[Data in this exercise start]

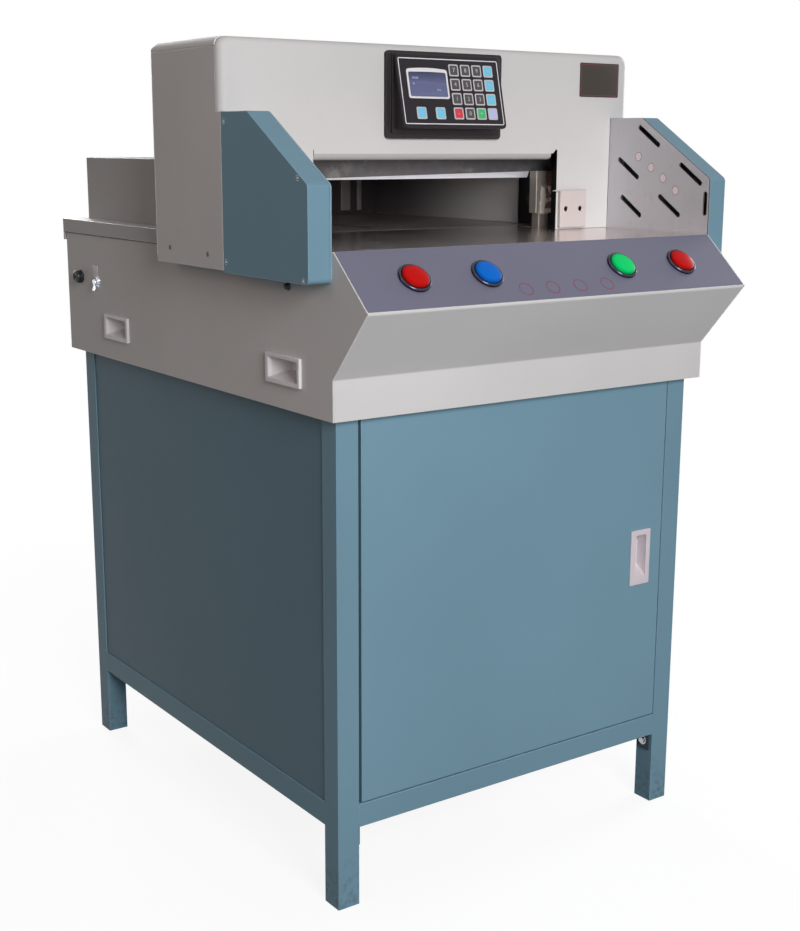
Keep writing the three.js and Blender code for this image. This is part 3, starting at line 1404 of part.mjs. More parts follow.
function sideLay() {
  const left = THROAT_SIDE + SIDE_LAY_FROM_EDGE;
  const right = left + SIDE_LAY_WIDTH;
  const back = HEAD_FRONT - SEAT;
  const front = back - SIDE_LAY_THICKNESS;
  const bottom = TABLE_HEIGHT + SIDE_LAY_LIFT;
  const top = bottom + SIDE_LAY_HEIGHT;
  const plate = block([left, right], [front, back], [bottom, top]);
  const tab = block([left - SIDE_LAY_TAB, left + WELD], [front, back], [top - SIDE_LAY_TAB_THICKNESS, top]);
  const middle = (left + right) / 2;
  const holes = SIDES.map(({ sign }) =>
    rod(
      "y",
      SIDE_LAY_HOLE_RADIUS,
      [middle + (sign * SIDE_LAY_HOLE_SPACING) / 2, (bottom + top) / 2],
      front - OVERRUN,
      (front + back) / 2,
      SMALL_SIDES,
    ),
  );
  return cut(join(plate, tab), ...holes);
}

const mechanism = assembly(
  piece("machine_frame", machineFrame(), castIron),
  piece("knife_carrier", knifeCarrier(), castIron),
  piece("knife_blade", knifeBlade(), polishedSteel),
  piece("pull_rod", pullRod(), brushedSteel),
  piece("crank_wheel", crankWheel(), castIron),
  piece("drive_motor", driveMotor(), castIron),
  piece("clamp_beam", clampBeam(), castIron),
  piece("back_gauge", backGauge(), brushedSteel),
  piece("lead_screw", leadScrew, brushedSteel),
  piece("gauge_motor", gaugeMotor(), blackPlastic),
  piece("side_lay", sideLay(), whitePlastic),
);

const machine = assembly(stand, door, body, fittings, buttonPanel, head, guards, consoleUnit, mechanism);
machine.name = "paper_cutter";

export default machine;
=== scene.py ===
"""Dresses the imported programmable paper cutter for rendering.

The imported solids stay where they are: here their edges are broken and they get their paint,
plating and plastic. Push buttons, switch, gland, keys, display, screws and prints are modelled
over them. The scene, its finishes and its studio are in metres, the pieces' own classes in
millimetres. The floor is at zero and the operator at -Y.
"""

import logging
import math
from collections.abc import Iterable, Sequence
from dataclasses import dataclass
from enum import Enum
from functools import cached_property

import bmesh
import bpy
from mathutils import Matrix, Vector


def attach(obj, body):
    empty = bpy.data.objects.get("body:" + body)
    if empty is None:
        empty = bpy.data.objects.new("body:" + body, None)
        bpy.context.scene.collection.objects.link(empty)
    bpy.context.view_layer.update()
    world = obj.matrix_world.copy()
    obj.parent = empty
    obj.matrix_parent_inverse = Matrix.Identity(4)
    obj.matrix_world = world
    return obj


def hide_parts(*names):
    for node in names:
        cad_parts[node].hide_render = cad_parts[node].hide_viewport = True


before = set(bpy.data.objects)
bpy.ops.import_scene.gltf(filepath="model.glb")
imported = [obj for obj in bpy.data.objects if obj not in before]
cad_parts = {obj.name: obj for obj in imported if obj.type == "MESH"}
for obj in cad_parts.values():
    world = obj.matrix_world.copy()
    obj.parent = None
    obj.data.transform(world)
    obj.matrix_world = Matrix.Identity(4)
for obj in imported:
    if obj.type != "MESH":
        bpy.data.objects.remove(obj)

MM = 0.001
LOG = logging.getLogger("paper_cutter")

Colour = tuple[float, float, float, float]
Point = tuple[float, float, float]
Outline = tuple[tuple[float, float], ...]

WHITE: Colour = (1.0, 1.0, 1.0, 1.0)
EVEN: Point = (1.0, 1.0, 1.0)
SIDES = {"left": -1.0, "right": 1.0}


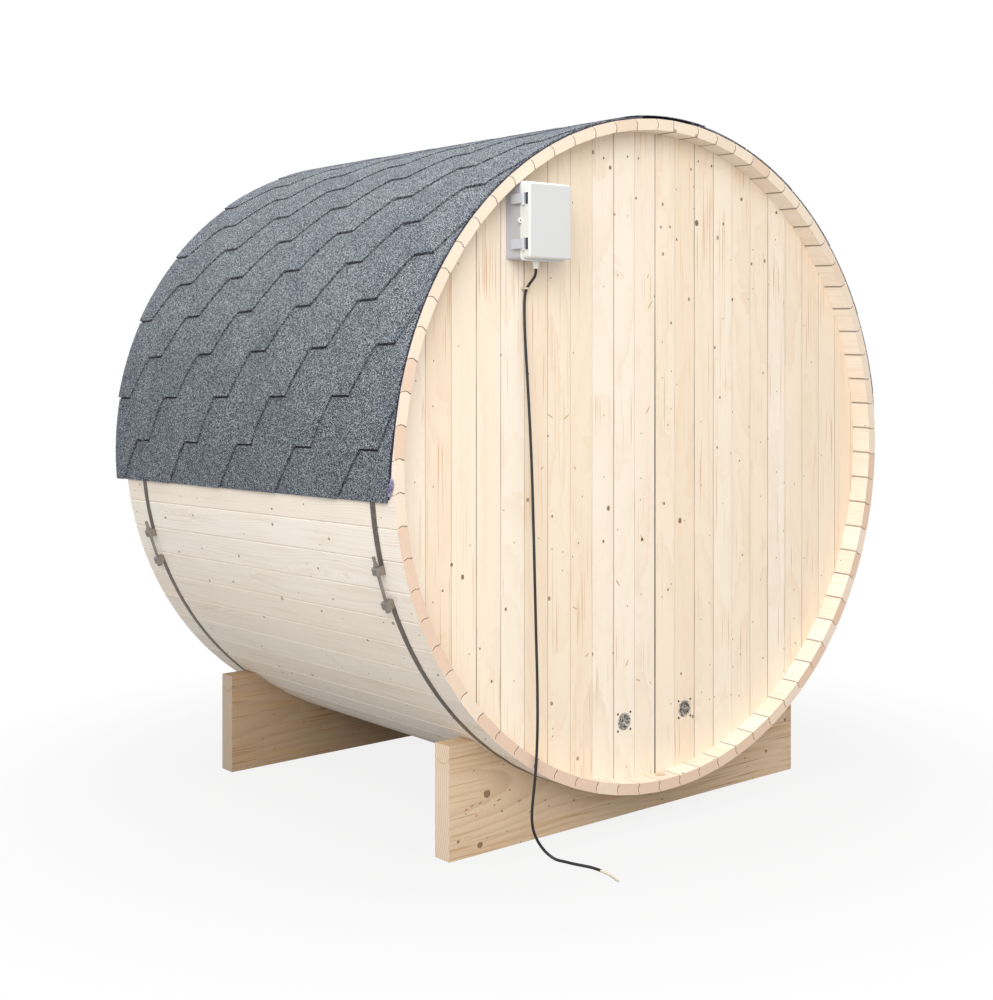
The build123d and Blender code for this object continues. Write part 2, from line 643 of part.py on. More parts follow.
def all_nodes():
    """Every piece by name, in barrel coordinates."""
    nodes = dict(stave_segments())
    nodes["rear_wall"] = rear_wall()
    nodes.update(front_walls())
    nodes["front_door"] = front_door()
    nodes["door_frame"] = door_frame()
    nodes["door_hinges"] = door_hinges()
    nodes["door_handle"] = door_handle()
    for name, x in zip(("vent_left", "vent_right"), VENT_X):
        nodes[name] = vent(x)
    nodes["drain_plug"] = drain_plug()
    for place, number in (("near", 0), ("far", 1)):
        y, angles = BAND_Y[number], CLAMP_ANGLES[number]
        nodes[f"cradle_{place}"] = cradle(CRADLE_Y[number])
        nodes[f"band_{place}"] = band(y, *angles)
        nodes[f"clamp_lugs_{place}"] = clamp_lugs(y, *angles)
        nodes[f"clamp_bolts_{place}"] = clamp_bolts(y, *angles)
    nodes["shingles_right"] = shingle_courses(EAVE_RIGHT)
    nodes["shingles_left"] = [course.mirror(Plane.YZ) for course in shingle_courses(EAVE_LEFT)]
    nodes["ridge_strip"] = ridge_strip()
    nodes["box_base"] = box_base()
    nodes["box_lid"] = box_lid()
    nodes["hinge_pin"] = hinge_pin()
    nodes["latch_upper"] = latch(LATCH_Z[0])
    nodes["latch_lower"] = latch(LATCH_Z[1])
    nodes["cable_gland"] = cable_gland()
    nodes["cable_clip"] = cable_clip()
    nodes["power_cable"], nodes["cable_tail"] = cable()
    return nodes


def main():
    """Write each piece, standing on the floor with the middle of the sauna at the origin."""
    os.makedirs("parts", exist_ok=True)
    stand = Location((0, -MID_Y, AXIS_HEIGHT))
    for name, piece in all_nodes().items():
        pieces = piece if isinstance(piece, list) else [piece]
        solids = [solid for item in pieces for solid in item.solids()]
        shape = solids[0] if len(solids) == 1 else Compound(children=solids)
        export_step(stand * shape, f"parts/{name}.step")
        print(name, len(solids))


main()
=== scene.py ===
# %% [markdown]
# An outdoor barrel sauna: jointed spruce staves on two cradles, two steel bands, a shingle roof, and a
# junction box on the recessed wall of the service end. Its solids are packed already, and this script
# dresses them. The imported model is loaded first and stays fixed: every piece made here is in metres and
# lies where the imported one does.

# %% Load the fixed model
import math
import random

import bmesh
import bpy
from mathutils import Euler, Matrix, Vector


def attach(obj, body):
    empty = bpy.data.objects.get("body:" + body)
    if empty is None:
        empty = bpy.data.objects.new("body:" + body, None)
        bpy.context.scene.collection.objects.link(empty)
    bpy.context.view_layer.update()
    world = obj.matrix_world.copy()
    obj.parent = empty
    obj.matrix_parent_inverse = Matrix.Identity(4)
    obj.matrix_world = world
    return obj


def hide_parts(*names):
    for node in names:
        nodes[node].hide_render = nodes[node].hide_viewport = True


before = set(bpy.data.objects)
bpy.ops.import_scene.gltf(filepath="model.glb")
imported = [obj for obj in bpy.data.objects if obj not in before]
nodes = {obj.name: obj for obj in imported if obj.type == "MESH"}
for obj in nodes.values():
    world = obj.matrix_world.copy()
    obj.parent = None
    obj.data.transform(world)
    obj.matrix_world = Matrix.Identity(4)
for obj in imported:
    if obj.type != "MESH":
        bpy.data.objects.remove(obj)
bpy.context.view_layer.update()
random.seed(11)

# %% [markdown]
# The sizes below are the sauna's own. The barrel's axis runs along Y, a little over a metre up. Places on
# the service end could be typed in as metres of the whole model, but a maker measures them from the face
# of the barrel and from its axis. So they are given that way, and one helper turns them into the model's
# frame. A second helper does the same for places round the barrel.

# %% Driving sizes
OUTER_R = 1.0
AXIS_Z = 1.095
NEAR_Y = -0.7785
BARREL_LEN = 1.535
BOARD_PITCH = 0.0858
BOARD_OFFSET = 0.008
STAVE_DEG = 5.0
STAVE_COUNT = 72
FIRST_JOINT_DEG = 3.0
CRADLE_SEAM_Z = 0.2459


def place(x, y, z):
    """A point given in millimetres from the service-end face and the barrel's axis."""
    return Vector((x / 1000, NEAR_Y + y / 1000, AXIS_Z + z / 1000))


def around(radius, degrees, y):
    """A point on the barrel: radius in metres, degrees from the right, metres from the near face."""
    turn = math.radians(degrees)
    return Vector((radius * math.cos(turn), NEAR_Y + y, AXIS_Z + radius * math.sin(turn)))


print("barrel", 2 * OUTER_R, "m across and", BARREL_LEN, "m long")

# %% [markdown]
# The camera stands to the left of the service end, a little above the axis, and looks level across the
# corner. A closer camera with a wide lens would spread the near rim too much. The lens is long, and its
# small shifts only crop the frame as the photograph does, so the upright boards stay upright.

# %% Camera
camera_data = bpy.data.cameras.new("camera")
camera = bpy.data.objects.new("camera", camera_data)
bpy.context.scene.collection.objects.link(camera)
camera.location = place(-3262.6, -3217.0, 312.3)
camera.rotation_euler = Euler((math.radians(90 - 0.15), 0, math.radians(-41.05)))
camera_data.sensor_width = 36
camera_data.lens = 55.07
camera_data.shift_x = -0.056
camera_data.shift_y = -0.1456
camera_data.clip_end = 200
bpy.context.scene.camera = camera
bpy.context.scene.view_settings.view_transform = "Standard"
print("camera at", tuple(round(part, 3) for part in camera.location), "with a lens of", camera_data.lens)

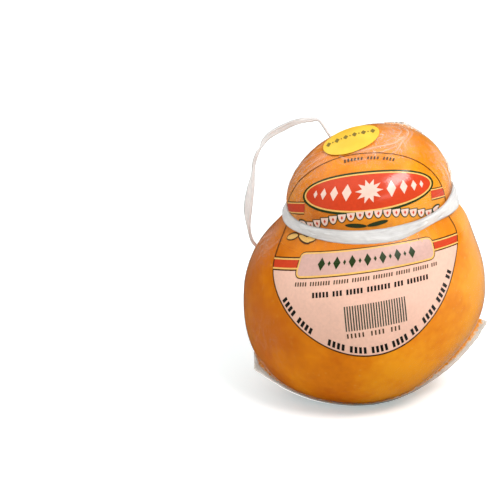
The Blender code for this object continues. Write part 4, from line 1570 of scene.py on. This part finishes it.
dot_shapes = []
cream_shapes = rosette(ROSETTE_PETALS, 5.7 * MM, 0.95 * MM, OVAL[0], OVAL[1])
for step, size in LOZENGE_STEPS:
    for side in (-1.0, 1.0):
        cream_shapes.append(flat_lozenge(size * 0.5 * MM, size * MM, OVAL[0] + side * step * MM, OVAL[1]))
for k in range(SCALLOPS):
    u, v = garland_place(2.0 * k / (SCALLOPS - 1) - 1.0)
    green_shapes.append(scallop(1.98 * MM, 3.9 * MM, u, v + 1.0 * MM))
    cream_shapes.append(scallop(1.55 * MM, 3.2 * MM, u, v + 0.7 * MM))
    dot_shapes.append(flat_lozenge(0.5 * MM, 0.85 * MM, u, v - 0.75 * MM))
for side, degrees in ((-1.0, 205.0), (1.0, -15.0)):
    u, v = garland_place(side * GARLAND_END)
    for k in range(3):
        turned = degrees + side * (k - 1) * LEAF_SPREAD
        green_shapes.append(leaf(u, v + 1.0 * MM, turned, 4.6 * MM, 1.15 * MM))
        cream_shapes.append(leaf(u + side * 0.5 * MM, v + 1.0 * MM, turned, 3.4 * MM, 0.6 * MM))
for u, v, degrees in SIDE_LEAVES:
    brown_shapes.append(leaf(u * MM, v * MM, degrees, 6.4 * MM, 1.45 * MM))
    gold_shapes.append(leaf((u + 0.35) * MM, v * MM, degrees, 5.6 * MM, 0.95 * MM))
for u, v, degrees in MIDDLE_LEAVES:
    green_shapes.append(leaf(u * MM, v * MM, degrees, 8.4 * MM, 0.9 * MM))
print(len(cream_shapes), "cream shapes,", len(green_shapes), "green shapes")

# %% [markdown]
# ### Lay the ornament on
#
# Real ink has next to no thickness. Here each ink floats a few hundredths of a millimetre above the
# film, each at its own height, so that two inks never fight for the same surface.

# %% Print the ornament
ORNAMENT = (                    # name, shapes, the ink's name and colour, and lift in mm
    ("print_red", red_shapes, "red_ink", RED_INK, 0.035),
    ("print_brown", brown_shapes, "brown_ink", BROWN_INK, 0.045),
    ("print_plate_edge", [plate_edge], "plate_edge_ink", BROWN_INK, 0.055),
    ("print_gold", gold_shapes, "gold_ink", GOLD_INK, 0.065),
    ("print_plate", [plate_fill], "plate_ink", PLATE_INK, 0.080),
    ("print_green", green_shapes, "green_ink", GREEN_INK, 0.060),
    ("print_cream", cream_shapes, "cream_ink", CREAM_INK, 0.085),
    ("print_dots", dot_shapes, "dot_ink", RED_INK, 0.100),
)
for name, shapes, ink_name, colour, lift in ORNAMENT:
    print_on_bag(shapes, name, ink(ink_name, colour), lift * MM)
print(len(ORNAMENT), "inks for the ornament")

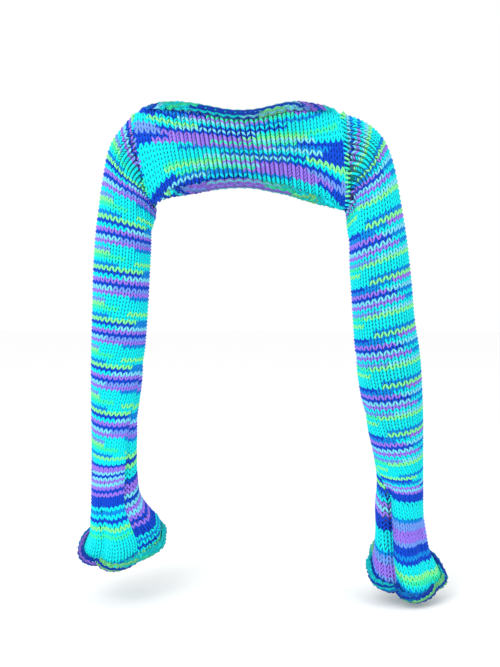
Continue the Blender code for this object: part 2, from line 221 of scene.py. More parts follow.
# The knitted rows lie closer together down the sleeve: their numbers, and their places in
# ring rows.
ROWS = ("number", "place")
LEFT_ROWS = (
    (0, 0.0), (11, 11.8), (24, 25.9), (37, 38.0), (50, 50.2), (63, 60.7), (76, 71.5), (89, 82.6), (117, 106.0)
)

# Stitches round the sleeve from a knitted row on; the bell adds to them.
ROUND = ("from_row", "stitches")
LEFT_ROUND = ((-9, 28), (99, 31), (103, 34), (107, 37), (111, 40))

# Towards the armpit the rows run out into the armhole: how many are lost there, and the ring
# row below which none is. The loss begins at an angle from the outer side and grows over another.
LEFT_CUT = (14.5, 30.0)
CUT_FROM = math.radians(70)
CUT_OVER = math.radians(85)

# The join was sewn with one side of the bell lower than the other: from which ring row, and by
# how many rows. The slip grows over some more.
LEFT_SLIP = (79.0, 7.5)
SLIP_OVER = 13.0


class Sleeve:
    """One sleeve's tables, and its side: 1 on the left or -1 on the right."""

    def __init__(self, side, rings, folds, join, rows, stitches, cut, slip, yarns):
        self.side = side
        self.rings = rings
        self.folds = folds
        self.join = join
        self.numbers = column(rows, ROWS, "number")
        self.places = column(rows, ROWS, "place")
        self.stitches = stitches
        self.cut_rows, self.cut_end = cut
        self.slip_from, self.slip_rows = slip
        self.arm_yarn, self.cuff_yarn = yarns
        self.cuff_from = int(self.cuff_yarn.starts[0])
        self.last = rings[-1][0]


STEP = 1e-3  # in rows, radians or shares: how far apart two points give a direction


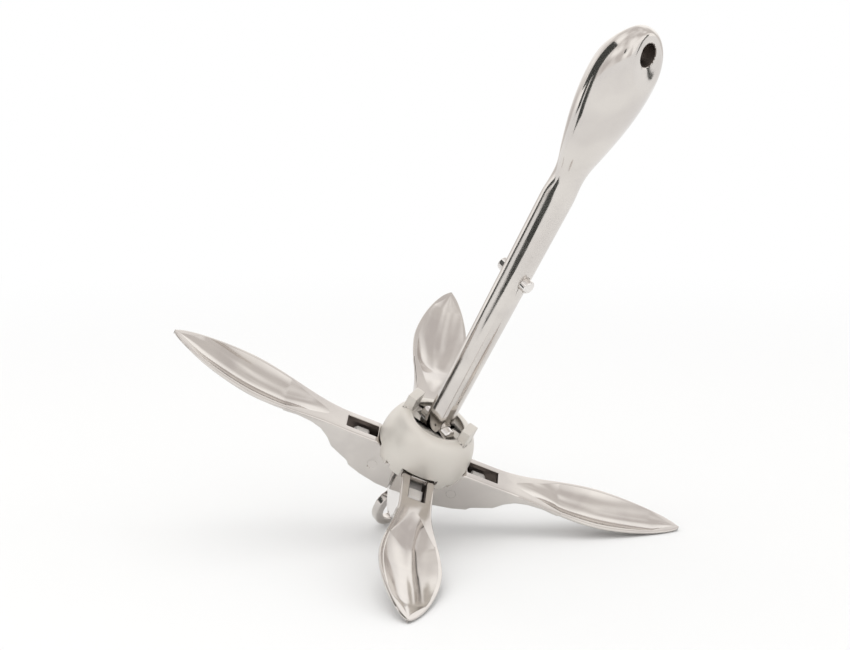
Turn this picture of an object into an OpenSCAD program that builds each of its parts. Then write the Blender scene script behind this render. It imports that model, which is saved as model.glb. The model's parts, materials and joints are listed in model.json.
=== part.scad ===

[Data in this exercise end]

*Directions for this task*. Reproduce, please, the lines of the material from its first line down to the line containing "cutter for rendering.", keeping both ends and nothing beyond them.

*Reply*.
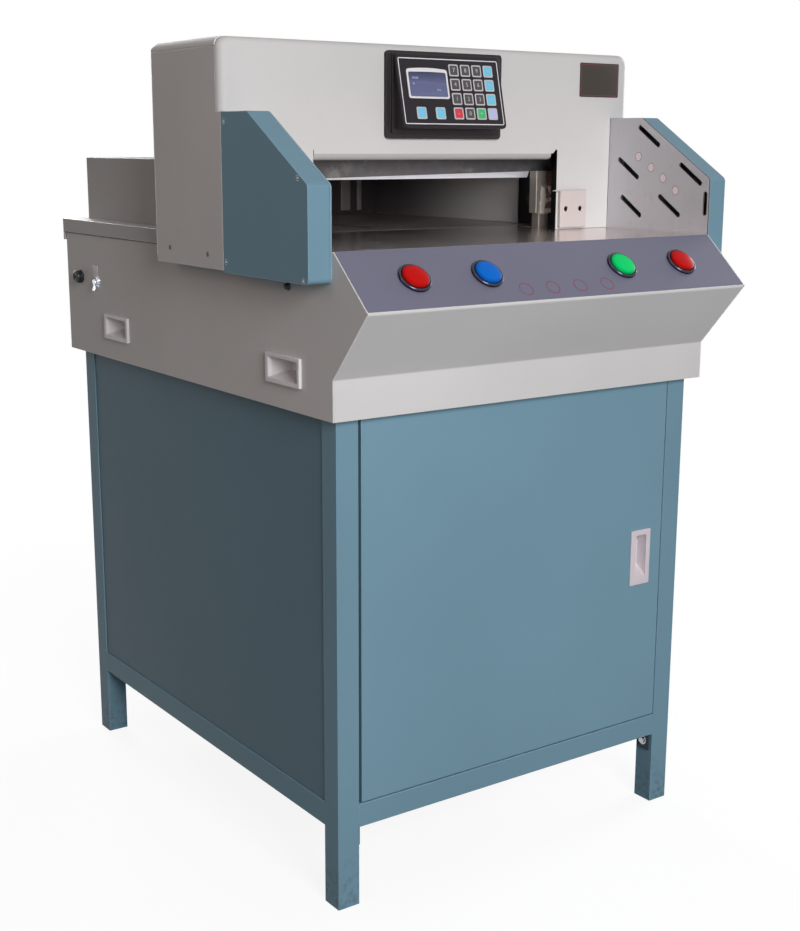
Keep writing the three.js and Blender code for this image. This is part 3, starting at line 1404 of part.mjs. More parts follow.
function sideLay() {
  const left = THROAT_SIDE + SIDE_LAY_FROM_EDGE;
  const right = left + SIDE_LAY_WIDTH;
  const back = HEAD_FRONT - SEAT;
  const front = back - SIDE_LAY_THICKNESS;
  const bottom = TABLE_HEIGHT + SIDE_LAY_LIFT;
  const top = bottom + SIDE_LAY_HEIGHT;
  const plate = block([left, right], [front, back], [bottom, top]);
  const tab = block([left - SIDE_LAY_TAB, left + WELD], [front, back], [top - SIDE_LAY_TAB_THICKNESS, top]);
  const middle = (left + right) / 2;
  const holes = SIDES.map(({ sign }) =>
    rod(
      "y",
      SIDE_LAY_HOLE_RADIUS,
      [middle + (sign * SIDE_LAY_HOLE_SPACING) / 2, (bottom + top) / 2],
      front - OVERRUN,
      (front + back) / 2,
      SMALL_SIDES,
    ),
  );
  return cut(join(plate, tab), ...holes);
}

const mechanism = assembly(
  piece("machine_frame", machineFrame(), castIron),
  piece("knife_carrier", knifeCarrier(), castIron),
  piece("knife_blade", knifeBlade(), polishedSteel),
  piece("pull_rod", pullRod(), brushedSteel),
  piece("crank_wheel", crankWheel(), castIron),
  piece("drive_motor", driveMotor(), castIron),
  piece("clamp_beam", clampBeam(), castIron),
  piece("back_gauge", backGauge(), brushedSteel),
  piece("lead_screw", leadScrew, brushedSteel),
  piece("gauge_motor", gaugeMotor(), blackPlastic),
  piece("side_lay", sideLay(), whitePlastic),
);

const machine = assembly(stand, door, body, fittings, buttonPanel, head, guards, consoleUnit, mechanism);
machine.name = "paper_cutter";

export default machine;
=== scene.py ===
"""Dresses the imported programmable paper cutter for rendering.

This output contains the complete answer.